В общем, ничего: юмор не утрачен и вера в то, что будем есть шоколадные трюфели и вестфальскую ветчину, тоже.
Ноябрь, 20, четверг
C сегодняшнего дня граждане моего города получают по карточкам 125 гр. хлеба в день. До праздников нам давали 200, после праздников – 150. На улицах очень много желтых и серых лиц. Все злы, обывательские междоусобицы вспыхивают с потрясающей быстротой и беспочвенностью.
Кроме того, «город в кольце», «город окружен», как признано даже в наших прессе и радио, вообще склонных к оптимистической и бравурной декламации.
Кроме того, «над городом грозные тучи и смертельная опасность» и еще: «Все на защиту Ленинграда!»
Кроме того, бомбардировки
Невдалеке от нас рвались фугасные – дом шатало, как на качелях.
По неизвестным причинам стекла у нас пока целы.
Снова ходим в бомбоубежище: разрыв на углу Солдатского и Преображенской [543] и бомба по соседству свели своим грохотом вниз даже маму, которой ходить физически трудно, и брата, которого хоть завтра можно определить в психиатрическую (я не шучу!!!).
543
С 1935 г. – ул. Радищева.
Мне очень странно, что я спокойна. Я зла – но спокойна. Ложась в постель после 2-х ночи (до этого часа я почему-то жду повторения налета), я моюсь, раздеваюсь, натягиваю голубую пижаму и ухожу в книги. Читаю я много. Я даже могу с большим интересом читать такие книги, которые в настоящее время потеряли своего читателя [544] . Я говорю о книгах о войне. Я перечитала с неудовольствием «Железный поток» Серафимовича и с удовольствием «Тяжелый дивизион» Лебеденко [545] . Причина разницы в оценках зависит от способов литературной подачи и пропагандистской маскировки.
544
Ср.: «Сын писателя Лескова удивляется: как можно в дни войны печатать оборонную литературу? Когда все живут разговорами о войне, становится невозможным читать все о той же войне» (Голлербах Э. Из дневника 1941 года // Голоса блокады: ленинградские писатели в осажденном городе (1941–1944).
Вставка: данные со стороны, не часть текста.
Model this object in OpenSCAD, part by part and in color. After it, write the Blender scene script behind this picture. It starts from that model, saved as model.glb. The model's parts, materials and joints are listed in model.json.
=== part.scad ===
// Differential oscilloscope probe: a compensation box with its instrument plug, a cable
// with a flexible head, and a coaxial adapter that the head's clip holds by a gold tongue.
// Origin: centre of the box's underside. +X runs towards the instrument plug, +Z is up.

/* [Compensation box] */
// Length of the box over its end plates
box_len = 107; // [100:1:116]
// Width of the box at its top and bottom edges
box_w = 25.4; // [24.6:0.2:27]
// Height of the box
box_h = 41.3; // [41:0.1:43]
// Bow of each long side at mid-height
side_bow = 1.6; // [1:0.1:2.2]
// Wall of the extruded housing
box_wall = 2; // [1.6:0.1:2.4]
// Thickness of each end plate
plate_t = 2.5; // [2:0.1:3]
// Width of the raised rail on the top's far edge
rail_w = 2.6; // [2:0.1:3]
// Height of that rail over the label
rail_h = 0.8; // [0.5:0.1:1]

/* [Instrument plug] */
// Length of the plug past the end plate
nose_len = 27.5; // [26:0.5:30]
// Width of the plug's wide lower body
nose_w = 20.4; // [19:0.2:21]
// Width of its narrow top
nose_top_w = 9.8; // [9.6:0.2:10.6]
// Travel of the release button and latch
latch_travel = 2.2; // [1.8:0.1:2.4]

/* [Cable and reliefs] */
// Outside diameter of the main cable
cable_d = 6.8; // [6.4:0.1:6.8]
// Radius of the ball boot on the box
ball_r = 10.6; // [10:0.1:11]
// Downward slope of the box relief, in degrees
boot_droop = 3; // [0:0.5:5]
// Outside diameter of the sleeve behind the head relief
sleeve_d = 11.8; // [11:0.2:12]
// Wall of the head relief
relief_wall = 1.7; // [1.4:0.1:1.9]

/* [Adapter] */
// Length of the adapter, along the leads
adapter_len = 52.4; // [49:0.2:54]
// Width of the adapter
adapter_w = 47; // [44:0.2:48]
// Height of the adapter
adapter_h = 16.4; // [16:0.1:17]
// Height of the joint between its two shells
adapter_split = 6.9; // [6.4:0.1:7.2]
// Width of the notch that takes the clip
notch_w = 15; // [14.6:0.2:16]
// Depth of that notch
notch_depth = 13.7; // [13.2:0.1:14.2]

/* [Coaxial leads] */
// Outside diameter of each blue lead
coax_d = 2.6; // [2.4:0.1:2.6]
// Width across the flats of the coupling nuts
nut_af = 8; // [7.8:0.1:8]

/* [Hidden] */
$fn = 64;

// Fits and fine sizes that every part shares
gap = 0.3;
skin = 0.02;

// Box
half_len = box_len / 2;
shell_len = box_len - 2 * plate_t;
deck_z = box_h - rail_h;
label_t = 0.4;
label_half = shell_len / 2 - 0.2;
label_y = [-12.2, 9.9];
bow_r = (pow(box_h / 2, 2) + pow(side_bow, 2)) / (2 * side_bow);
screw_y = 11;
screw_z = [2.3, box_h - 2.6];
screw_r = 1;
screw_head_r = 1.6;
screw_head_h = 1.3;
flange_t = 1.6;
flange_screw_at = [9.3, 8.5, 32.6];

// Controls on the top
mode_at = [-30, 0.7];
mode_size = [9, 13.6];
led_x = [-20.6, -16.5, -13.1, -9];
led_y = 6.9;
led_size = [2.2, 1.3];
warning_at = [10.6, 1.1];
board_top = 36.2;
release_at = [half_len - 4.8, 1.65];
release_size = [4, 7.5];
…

СПб., 1996. С. 182).
545
Упомянуты роман А. Серафимовича «Железный поток» (1924) о Гражданской войне и А. Лебеденко «Тяжелый дивизион» (1932–1933) о Первой мировой войне.
Обнаженную пропаганду не люблю, равно как и пропаганду, одетую в чересчур дешевое тряпье.
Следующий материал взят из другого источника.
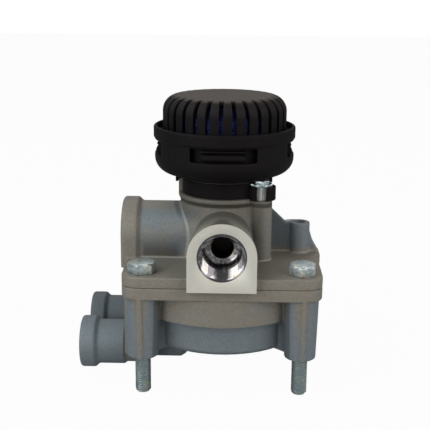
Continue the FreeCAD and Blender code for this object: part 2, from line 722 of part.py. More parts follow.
def control_bore_tool(name, side, end):
    """Threaded control port and its drilled passage."""
    reach = S.control_port_reach
    inner = reach - S.control_thread_depth
    return lying(name, [
        (0, end), (S.control_passage_radius, end), (S.control_passage_radius, inner - 3),
        (S.control_minor_radius, inner), (S.control_minor_radius, reach - 1),
        (S.control_minor_radius + 1.2, reach), (S.control_minor_radius + 1.2, reach + OVERSHOOT),
        (0, reach + OVERSHOOT),
    ], 0, S.control_port_y * side, S.control_port_level, LEFTWARD)


def case_cavity():
    """Control chamber with its stop pad, relay chamber and the rebate for the housing seal."""
    floor = S.cover_level + S.cover_floor
    rebate = S.case_height - HOUSING_SEAL_SPACE
    return turned("CaseCavity", [
        (0, floor), (S.control_hub - S.hub_hollow, floor),
        (S.control_hub - S.hub_hollow, floor + S.stop_pad),
        (S.control_hub, floor + S.stop_pad), (S.control_hub, floor), (S.control_bore, floor),
        (S.control_bore, RELAY_FLOOR), (S.relay_bore, RELAY_FLOOR),
        (S.relay_bore, rebate), (S.relay_bore + HOUSING_SEAL_SPACE, rebate),
        (S.relay_bore + HOUSING_SEAL_SPACE, S.case_height + OVERSHOOT),
        (0, S.case_height + OVERSHOOT),
    ])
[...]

Штатская публика ходит обалделая – и с каждым днем обалдение приближается к гомерическому пику. Трудно штатскому человеку жить в осажденном городе, который к тому же назван фронтом. Для штатского человека в войне слишком много непонятного. Например: кто стреляет – чьи снаряды летают над домом – надо бояться или не надо бояться?
Недавно, где-то поблизости от нас, началась такая неистовая пальба, что я решила выйти из квартиры и узнать: может быть, это уже обстрел нашего района, может, нужно идти в убежище?
Был очень темный вечер. Падал снег. Было морозно. В мрачной подворотне стоял дежурный по дому, какой-то неизвестный мне инженер. Он тоже ничего не понимал, как и я. Выстрелы бухали адски где-то недалеко (нам так казалось) – слышен был ясно фыркающий, какой-то чуфыкающнй полет тяжелых снарядов. Мне кажется, слышны были и разрывы, которые инженер принимал за выстрелы. Потом началось пение снарядов помельче. Потом комариками затянули излетные пули.
Стоя у ворот и глядя на темное, иногда вспыхивающее небо, глядя на город без единого огонька, мы с дежурным недоумевали:
– Кто стреляет?
Останавливали иногда прохожих – таких редких! (за 40 минут – 6 человек, а было около 21 часа!) – преимущественно мужчин.
Те отвечали неизменно:
– А черт их знает!..
Вот и сейчас: 17 часов, метель, сумерки, артиллерийские грохоты.
Кто? Откуда? Бояться или не бояться?
Все голодны. В бомбоубежище много сладострастных инквизиторских разговоров: о гусях, о жареной свинине, о варениках с вишнями, о стерлядках… да, Господи, и о простом каравае хлеба, которого можно было бы поесть досыта! А воспоминание о теплой белой булке с густым слоем свежего сливочного масла несет в себе элементы заразной истерии.